**Your instructions**
Count how many lines contain the word "visualBounds". Respond with the number alone.

Part of a data file
:::

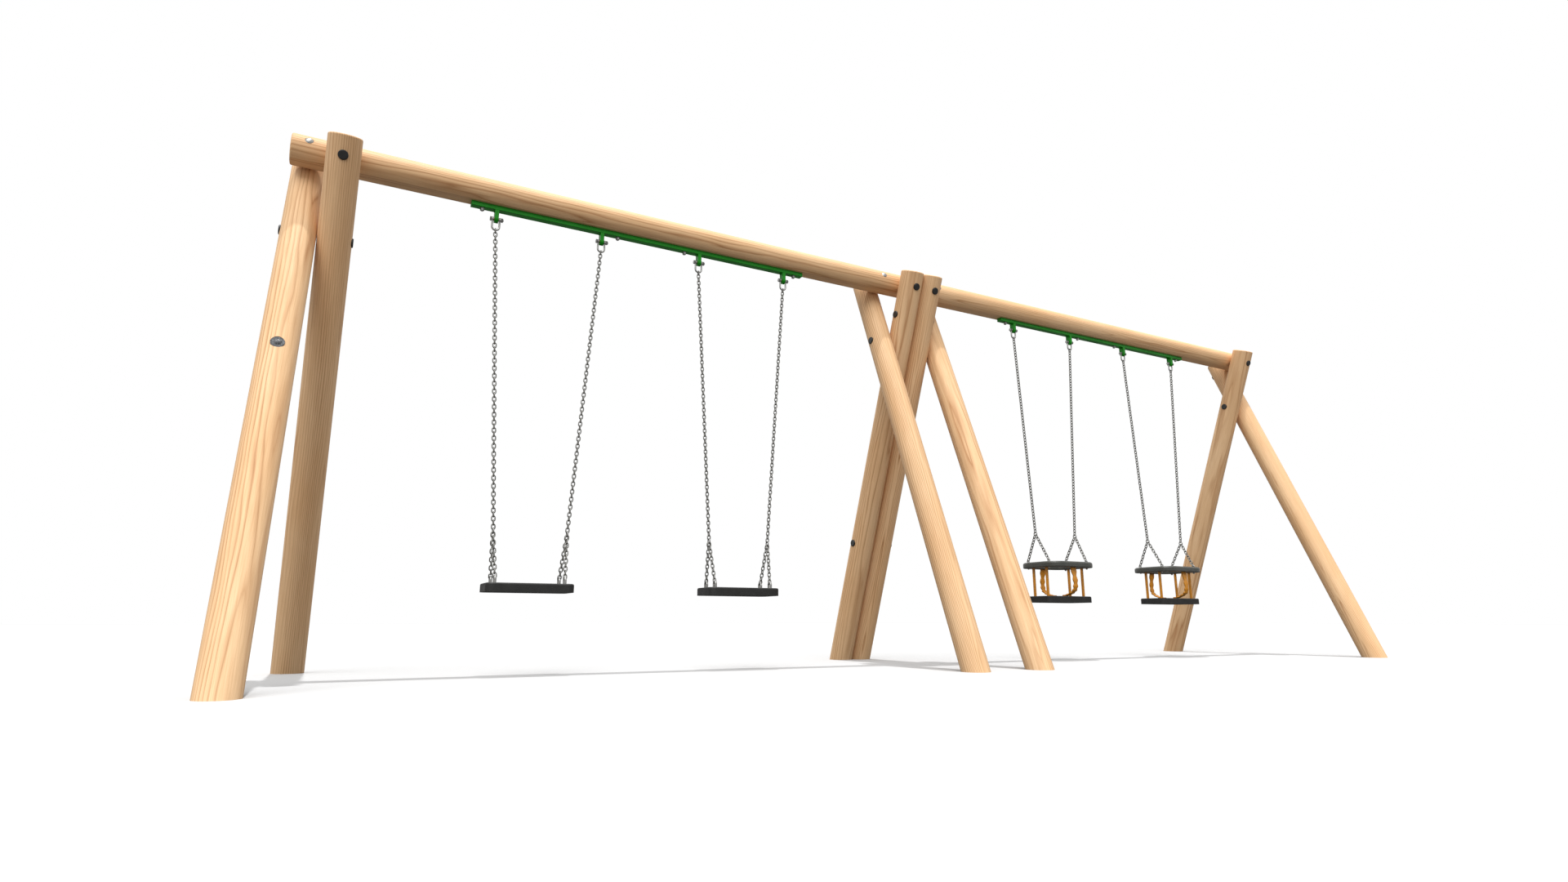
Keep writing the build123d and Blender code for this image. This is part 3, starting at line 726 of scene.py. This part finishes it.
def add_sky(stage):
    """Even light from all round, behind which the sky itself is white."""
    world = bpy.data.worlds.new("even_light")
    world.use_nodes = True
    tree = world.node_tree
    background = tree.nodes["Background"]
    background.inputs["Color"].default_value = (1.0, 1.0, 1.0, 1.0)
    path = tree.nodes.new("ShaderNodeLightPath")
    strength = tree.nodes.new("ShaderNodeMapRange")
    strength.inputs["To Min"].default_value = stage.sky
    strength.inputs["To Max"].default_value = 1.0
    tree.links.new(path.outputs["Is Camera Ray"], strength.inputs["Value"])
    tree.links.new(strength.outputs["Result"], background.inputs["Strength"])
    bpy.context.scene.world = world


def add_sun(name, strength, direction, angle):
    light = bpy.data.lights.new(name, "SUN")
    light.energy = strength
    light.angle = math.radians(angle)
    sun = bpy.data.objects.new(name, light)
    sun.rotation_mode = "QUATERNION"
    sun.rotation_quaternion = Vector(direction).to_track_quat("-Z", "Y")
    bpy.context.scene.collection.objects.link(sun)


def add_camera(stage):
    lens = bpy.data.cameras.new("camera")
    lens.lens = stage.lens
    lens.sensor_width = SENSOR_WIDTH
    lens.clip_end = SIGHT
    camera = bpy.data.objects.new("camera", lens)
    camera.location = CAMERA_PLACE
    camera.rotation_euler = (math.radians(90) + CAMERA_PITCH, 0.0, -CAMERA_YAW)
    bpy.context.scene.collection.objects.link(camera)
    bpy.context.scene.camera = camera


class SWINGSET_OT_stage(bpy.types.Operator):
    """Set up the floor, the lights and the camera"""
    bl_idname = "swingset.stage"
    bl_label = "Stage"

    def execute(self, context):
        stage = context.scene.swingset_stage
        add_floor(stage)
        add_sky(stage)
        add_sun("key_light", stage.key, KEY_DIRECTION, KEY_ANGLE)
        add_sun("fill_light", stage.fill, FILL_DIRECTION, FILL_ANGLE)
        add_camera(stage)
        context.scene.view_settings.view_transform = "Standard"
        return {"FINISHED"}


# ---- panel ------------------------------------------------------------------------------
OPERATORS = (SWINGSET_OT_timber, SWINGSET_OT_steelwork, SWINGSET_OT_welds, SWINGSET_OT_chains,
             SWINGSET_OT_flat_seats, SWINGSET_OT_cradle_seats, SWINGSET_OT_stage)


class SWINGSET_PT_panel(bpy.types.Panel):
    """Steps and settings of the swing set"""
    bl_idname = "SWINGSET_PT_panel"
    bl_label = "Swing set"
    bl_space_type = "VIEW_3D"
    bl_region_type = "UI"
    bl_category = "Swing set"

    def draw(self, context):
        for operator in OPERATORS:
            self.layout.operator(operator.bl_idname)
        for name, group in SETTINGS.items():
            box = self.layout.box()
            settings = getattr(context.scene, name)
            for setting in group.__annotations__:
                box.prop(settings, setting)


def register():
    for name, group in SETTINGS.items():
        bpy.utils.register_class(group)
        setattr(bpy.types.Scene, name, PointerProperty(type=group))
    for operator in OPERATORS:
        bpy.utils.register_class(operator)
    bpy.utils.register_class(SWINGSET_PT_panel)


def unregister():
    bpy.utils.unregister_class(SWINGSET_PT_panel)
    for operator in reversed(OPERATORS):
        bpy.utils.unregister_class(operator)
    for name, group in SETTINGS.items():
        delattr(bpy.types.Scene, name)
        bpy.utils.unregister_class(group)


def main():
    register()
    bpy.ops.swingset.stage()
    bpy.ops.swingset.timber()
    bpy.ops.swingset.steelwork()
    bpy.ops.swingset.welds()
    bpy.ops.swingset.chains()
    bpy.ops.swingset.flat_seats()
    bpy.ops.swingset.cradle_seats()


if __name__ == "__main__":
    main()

:::

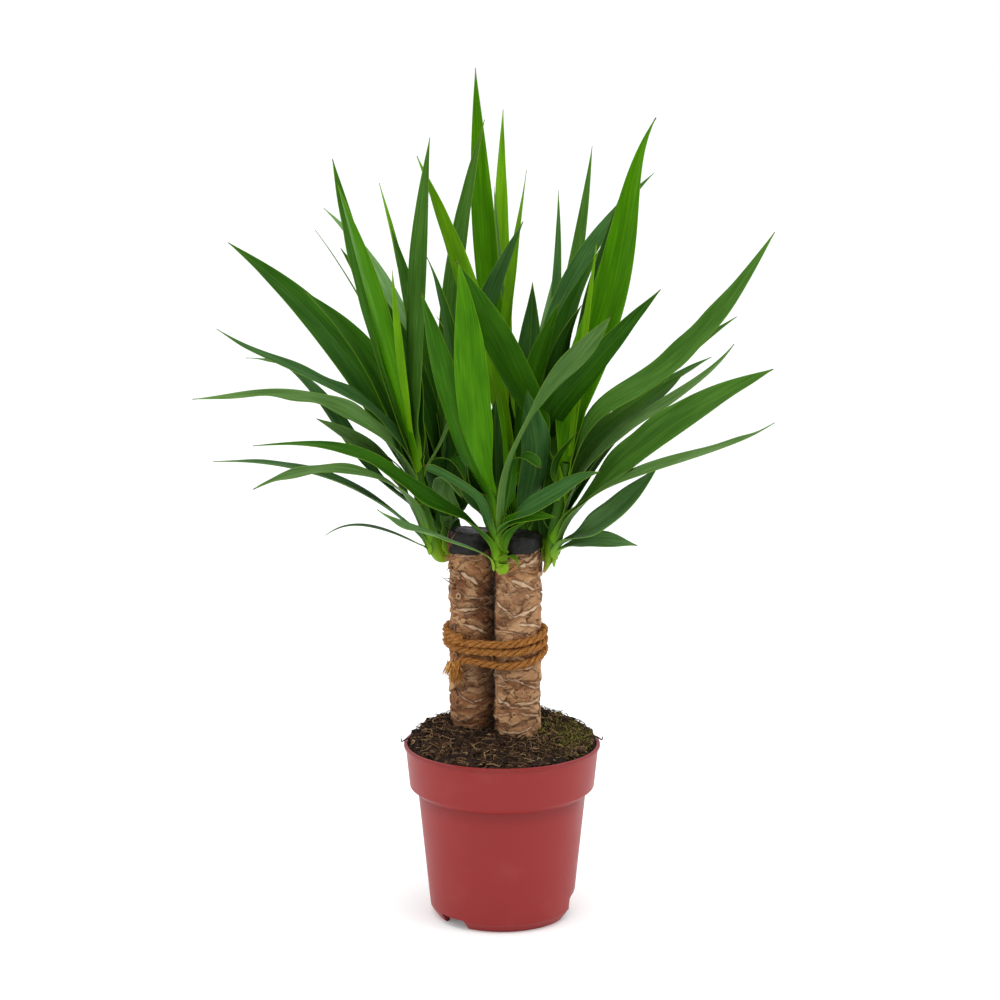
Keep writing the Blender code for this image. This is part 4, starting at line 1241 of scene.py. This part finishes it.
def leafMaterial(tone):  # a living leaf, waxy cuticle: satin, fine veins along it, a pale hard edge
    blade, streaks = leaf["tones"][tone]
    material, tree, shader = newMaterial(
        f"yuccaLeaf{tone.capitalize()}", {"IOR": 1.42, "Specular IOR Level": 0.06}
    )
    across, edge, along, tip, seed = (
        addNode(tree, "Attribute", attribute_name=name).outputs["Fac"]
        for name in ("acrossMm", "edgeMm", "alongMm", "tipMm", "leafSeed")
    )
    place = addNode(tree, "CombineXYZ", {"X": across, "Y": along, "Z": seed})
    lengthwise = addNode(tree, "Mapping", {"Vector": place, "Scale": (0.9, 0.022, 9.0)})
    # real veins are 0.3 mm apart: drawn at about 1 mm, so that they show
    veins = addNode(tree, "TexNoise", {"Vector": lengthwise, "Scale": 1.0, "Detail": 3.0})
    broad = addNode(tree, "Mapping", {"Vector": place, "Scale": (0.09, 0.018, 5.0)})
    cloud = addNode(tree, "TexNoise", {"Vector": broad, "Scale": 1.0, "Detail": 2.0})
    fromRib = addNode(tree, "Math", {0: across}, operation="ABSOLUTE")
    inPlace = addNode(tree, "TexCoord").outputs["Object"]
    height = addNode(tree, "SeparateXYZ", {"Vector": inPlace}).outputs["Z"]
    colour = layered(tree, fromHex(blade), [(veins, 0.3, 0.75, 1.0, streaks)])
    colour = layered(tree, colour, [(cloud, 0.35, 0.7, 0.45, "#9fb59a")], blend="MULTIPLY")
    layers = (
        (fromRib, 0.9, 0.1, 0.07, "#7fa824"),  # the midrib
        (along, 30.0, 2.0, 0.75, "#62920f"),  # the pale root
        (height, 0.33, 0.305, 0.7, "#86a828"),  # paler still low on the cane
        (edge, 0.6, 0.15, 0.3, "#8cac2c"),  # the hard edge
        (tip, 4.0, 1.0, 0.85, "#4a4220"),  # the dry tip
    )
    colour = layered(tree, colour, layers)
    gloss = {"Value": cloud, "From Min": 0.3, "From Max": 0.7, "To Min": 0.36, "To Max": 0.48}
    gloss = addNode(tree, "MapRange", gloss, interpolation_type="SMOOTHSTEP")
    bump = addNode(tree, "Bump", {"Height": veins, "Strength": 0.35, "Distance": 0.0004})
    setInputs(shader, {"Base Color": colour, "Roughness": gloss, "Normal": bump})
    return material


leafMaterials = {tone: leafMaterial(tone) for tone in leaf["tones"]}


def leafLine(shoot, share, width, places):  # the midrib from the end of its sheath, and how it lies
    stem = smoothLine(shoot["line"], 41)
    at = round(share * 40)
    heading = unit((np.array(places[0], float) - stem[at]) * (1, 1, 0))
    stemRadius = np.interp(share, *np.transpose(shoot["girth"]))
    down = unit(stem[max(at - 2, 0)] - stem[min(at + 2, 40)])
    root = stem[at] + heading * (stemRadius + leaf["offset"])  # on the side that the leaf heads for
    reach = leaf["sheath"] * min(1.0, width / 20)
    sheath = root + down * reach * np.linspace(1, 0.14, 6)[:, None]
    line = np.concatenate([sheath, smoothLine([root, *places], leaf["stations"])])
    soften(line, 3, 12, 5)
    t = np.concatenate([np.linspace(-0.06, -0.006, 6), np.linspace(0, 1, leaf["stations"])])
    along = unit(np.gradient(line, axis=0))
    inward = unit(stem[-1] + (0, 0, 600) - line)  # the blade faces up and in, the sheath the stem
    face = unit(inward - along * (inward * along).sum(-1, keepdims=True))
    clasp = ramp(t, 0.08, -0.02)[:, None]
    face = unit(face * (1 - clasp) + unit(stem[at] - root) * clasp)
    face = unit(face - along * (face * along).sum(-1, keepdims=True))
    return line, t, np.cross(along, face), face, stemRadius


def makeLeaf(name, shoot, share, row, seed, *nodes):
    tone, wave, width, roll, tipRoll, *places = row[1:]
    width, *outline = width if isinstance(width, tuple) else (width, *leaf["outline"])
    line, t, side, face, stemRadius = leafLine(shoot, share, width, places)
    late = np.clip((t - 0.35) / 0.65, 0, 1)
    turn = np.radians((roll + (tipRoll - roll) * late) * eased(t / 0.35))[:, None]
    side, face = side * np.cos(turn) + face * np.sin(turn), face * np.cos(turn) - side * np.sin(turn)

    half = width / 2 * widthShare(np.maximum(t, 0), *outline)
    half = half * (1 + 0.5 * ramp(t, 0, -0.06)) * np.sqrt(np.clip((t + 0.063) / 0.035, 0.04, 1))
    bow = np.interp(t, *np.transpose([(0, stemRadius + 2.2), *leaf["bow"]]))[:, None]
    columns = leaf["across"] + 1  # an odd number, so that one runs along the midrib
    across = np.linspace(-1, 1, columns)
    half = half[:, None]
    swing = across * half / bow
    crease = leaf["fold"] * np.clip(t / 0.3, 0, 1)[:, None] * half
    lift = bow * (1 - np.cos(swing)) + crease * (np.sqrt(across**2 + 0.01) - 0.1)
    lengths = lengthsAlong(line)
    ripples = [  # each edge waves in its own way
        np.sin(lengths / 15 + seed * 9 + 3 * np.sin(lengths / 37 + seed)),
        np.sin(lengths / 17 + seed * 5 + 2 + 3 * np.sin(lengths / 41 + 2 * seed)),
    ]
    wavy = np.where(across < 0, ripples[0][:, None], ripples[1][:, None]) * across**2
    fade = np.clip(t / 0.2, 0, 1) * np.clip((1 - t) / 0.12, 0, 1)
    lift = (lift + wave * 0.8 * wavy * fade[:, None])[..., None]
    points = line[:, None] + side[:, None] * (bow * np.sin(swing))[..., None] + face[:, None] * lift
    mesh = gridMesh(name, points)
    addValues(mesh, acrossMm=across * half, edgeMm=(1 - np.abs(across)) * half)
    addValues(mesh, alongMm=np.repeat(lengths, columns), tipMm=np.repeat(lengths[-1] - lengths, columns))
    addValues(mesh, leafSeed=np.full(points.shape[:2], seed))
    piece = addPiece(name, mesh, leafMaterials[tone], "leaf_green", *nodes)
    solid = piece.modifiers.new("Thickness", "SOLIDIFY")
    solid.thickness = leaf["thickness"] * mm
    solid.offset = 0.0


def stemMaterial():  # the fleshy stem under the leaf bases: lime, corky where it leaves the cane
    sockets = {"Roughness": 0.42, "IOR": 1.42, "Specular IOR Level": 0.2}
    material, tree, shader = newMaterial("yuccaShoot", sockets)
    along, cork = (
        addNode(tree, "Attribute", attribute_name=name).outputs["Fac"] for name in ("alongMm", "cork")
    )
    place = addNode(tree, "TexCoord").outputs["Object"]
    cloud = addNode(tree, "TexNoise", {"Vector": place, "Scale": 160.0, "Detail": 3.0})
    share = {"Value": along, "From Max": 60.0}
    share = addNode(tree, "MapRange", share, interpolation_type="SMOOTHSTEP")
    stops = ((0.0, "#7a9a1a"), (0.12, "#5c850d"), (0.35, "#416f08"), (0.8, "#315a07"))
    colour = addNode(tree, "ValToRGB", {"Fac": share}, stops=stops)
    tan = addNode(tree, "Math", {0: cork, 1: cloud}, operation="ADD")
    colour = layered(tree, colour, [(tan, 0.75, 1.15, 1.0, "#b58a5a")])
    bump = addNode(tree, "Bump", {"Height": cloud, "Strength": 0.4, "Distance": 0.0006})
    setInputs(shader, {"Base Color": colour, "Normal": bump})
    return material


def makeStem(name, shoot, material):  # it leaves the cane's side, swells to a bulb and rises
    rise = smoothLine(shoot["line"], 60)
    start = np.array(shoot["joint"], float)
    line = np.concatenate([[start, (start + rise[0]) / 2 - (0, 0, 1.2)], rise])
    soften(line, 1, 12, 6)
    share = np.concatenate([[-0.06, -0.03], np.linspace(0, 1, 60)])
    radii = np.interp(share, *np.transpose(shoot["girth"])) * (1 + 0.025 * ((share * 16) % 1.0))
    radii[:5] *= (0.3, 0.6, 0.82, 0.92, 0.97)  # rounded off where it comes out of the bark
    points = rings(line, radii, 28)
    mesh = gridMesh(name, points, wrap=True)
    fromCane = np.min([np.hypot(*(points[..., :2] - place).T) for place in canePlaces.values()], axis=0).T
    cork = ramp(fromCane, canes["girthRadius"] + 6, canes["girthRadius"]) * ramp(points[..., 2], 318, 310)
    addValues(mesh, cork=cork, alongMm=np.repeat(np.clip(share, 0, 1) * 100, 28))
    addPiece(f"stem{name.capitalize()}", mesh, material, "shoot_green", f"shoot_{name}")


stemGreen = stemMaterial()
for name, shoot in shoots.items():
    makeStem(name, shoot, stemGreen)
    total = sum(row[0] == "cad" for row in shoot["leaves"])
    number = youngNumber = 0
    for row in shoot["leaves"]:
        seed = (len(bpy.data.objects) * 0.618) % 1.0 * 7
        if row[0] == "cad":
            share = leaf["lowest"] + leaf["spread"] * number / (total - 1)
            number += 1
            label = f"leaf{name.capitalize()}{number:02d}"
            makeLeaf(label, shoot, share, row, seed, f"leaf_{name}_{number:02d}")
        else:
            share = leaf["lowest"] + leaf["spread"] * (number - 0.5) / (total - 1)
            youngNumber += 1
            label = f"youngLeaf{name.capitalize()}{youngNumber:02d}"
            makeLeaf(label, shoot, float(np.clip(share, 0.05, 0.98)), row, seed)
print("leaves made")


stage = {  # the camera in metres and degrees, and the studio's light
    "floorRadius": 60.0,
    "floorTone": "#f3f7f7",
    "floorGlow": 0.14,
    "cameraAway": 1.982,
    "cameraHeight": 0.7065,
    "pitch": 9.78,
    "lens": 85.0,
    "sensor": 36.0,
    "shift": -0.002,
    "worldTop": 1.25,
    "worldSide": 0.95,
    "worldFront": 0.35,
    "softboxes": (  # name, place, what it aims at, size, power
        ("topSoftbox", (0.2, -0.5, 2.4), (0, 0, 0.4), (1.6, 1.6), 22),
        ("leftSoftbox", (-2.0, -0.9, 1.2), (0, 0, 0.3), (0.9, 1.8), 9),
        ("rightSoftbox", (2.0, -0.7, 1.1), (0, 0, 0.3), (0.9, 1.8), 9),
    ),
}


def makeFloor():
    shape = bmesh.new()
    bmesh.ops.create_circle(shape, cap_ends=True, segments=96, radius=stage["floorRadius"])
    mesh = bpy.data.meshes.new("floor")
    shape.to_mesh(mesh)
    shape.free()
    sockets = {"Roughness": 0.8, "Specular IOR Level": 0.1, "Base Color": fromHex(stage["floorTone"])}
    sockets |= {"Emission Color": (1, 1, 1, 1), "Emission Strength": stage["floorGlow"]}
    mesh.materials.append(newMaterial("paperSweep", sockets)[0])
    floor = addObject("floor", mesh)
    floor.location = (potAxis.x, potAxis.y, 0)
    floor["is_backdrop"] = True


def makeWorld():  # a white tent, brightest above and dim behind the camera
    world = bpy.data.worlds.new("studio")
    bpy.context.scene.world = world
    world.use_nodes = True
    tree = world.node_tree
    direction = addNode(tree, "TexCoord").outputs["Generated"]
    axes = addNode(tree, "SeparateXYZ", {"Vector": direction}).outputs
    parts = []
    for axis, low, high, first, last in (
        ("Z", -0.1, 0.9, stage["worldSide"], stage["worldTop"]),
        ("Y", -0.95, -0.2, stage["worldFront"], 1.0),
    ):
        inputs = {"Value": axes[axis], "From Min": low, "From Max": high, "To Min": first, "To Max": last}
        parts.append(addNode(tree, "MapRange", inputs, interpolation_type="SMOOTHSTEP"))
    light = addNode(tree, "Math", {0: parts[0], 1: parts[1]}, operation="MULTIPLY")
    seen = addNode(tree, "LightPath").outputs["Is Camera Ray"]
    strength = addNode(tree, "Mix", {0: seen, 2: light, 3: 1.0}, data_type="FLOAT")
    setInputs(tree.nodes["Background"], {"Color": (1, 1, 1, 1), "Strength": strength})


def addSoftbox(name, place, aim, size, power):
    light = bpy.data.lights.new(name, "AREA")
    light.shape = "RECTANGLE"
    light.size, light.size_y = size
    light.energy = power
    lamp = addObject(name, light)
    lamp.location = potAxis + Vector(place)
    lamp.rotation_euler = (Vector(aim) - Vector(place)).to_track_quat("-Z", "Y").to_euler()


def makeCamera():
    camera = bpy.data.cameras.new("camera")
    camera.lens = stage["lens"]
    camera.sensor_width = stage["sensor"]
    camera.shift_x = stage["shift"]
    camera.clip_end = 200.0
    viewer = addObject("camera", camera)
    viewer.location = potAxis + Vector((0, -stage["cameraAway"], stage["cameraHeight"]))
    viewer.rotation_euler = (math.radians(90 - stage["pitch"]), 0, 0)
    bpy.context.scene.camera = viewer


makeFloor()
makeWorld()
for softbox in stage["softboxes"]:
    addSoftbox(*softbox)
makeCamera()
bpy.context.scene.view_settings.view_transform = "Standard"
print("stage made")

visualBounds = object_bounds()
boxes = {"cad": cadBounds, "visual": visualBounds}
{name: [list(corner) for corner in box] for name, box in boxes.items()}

:::

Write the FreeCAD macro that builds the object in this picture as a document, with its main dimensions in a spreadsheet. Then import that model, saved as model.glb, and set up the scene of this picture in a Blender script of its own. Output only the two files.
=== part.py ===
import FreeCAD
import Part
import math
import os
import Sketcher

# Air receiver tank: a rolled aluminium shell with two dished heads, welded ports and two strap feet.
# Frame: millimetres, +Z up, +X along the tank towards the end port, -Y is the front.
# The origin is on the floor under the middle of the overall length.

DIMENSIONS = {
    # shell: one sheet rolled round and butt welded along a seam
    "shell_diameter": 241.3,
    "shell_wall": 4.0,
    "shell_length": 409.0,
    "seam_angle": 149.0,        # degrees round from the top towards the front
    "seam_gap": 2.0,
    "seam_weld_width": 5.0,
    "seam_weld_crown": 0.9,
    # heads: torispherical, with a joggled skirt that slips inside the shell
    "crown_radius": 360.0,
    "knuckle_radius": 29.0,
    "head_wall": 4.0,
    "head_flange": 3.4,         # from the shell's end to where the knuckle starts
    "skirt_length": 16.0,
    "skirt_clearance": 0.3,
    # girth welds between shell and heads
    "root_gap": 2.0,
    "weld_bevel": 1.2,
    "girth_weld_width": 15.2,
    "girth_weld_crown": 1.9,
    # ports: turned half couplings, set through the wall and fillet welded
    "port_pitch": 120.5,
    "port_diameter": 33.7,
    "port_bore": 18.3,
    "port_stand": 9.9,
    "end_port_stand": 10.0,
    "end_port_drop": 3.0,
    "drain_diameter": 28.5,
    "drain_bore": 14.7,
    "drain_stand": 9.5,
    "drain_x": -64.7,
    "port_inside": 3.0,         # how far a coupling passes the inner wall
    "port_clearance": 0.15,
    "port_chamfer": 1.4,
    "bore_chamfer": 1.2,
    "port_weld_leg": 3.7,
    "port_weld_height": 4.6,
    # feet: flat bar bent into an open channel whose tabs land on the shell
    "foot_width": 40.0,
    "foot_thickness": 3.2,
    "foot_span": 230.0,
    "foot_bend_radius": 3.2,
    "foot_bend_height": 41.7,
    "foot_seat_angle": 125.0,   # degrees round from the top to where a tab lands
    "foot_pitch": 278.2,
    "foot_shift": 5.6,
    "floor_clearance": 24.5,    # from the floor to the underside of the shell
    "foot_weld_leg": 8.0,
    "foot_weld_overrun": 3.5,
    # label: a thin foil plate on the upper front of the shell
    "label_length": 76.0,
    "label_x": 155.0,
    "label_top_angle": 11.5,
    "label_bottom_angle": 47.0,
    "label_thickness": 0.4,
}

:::

**Result of this exercise**
2